Electrosynthesis of a corn flake-like NiO nanostructure on nickel foam for polymer gel electrolyte-based high performance asymmetric supercapacitors

Abstract

Supercapacitors are attracting attention as energy storage devices but the energy density and cycle life of electrode materials require further improvement for commercial applications. To achieve this goal, a corn flake-like NiO nanostructure on nickel foam was synthesized using a facile electrodeposition method. X-ray diffraction, high resolution transmission electron microscopy, and field emission scanning electron microscopy confirmed the formation of a corn flake-like NiO nanostructure on nickel foam. The electrochemical properties of the as-prepared NiO nanostructure were analyzed by cyclic voltammetry, galvanostatic charge–discharge, and electrochemical impedance spectroscopy. The direct formation of a highly porous corn flake-like NiO nanostructure on nickel foam provided an excellent electronic charge transfer rate with a low equivalent series resistance and good ionic accessibility for strong supercapacitive behavior.

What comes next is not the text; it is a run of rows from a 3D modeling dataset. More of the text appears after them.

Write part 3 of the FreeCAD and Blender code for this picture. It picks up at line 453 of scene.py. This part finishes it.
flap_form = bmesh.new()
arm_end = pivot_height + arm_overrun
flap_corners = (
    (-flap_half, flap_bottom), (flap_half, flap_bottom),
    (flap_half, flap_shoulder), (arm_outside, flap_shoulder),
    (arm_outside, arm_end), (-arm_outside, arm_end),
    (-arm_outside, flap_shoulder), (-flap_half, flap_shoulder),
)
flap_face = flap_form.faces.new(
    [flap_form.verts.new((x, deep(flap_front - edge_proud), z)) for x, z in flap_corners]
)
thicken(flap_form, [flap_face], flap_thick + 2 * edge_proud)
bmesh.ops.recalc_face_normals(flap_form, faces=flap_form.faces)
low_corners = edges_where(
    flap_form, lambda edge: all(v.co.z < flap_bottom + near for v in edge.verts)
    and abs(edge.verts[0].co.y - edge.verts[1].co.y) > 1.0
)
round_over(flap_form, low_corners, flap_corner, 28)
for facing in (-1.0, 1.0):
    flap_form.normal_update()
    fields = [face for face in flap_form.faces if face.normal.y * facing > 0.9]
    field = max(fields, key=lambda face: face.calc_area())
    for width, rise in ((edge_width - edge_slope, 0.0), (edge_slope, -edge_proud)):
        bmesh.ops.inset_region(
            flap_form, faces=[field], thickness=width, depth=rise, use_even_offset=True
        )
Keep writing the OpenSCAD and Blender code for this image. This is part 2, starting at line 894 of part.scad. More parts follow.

The as-prepared NiO nanostructure on nickel foam exhibited a specific capacitance of 1717 F g⁻¹ and a capacitance retention of 87% after 5000 cycles. The NiO//activated carbon asymmetric supercapacitor fabricated using a polyvinyl alcohol-KOH gel electrolyte showed high energy and power densities of 44 W h kg⁻¹ and 14 kW kg⁻¹, respectively. Overall, the corn flake-like NiO nanostructure on nickel foam is an excellent candidate for supercapacitor applications.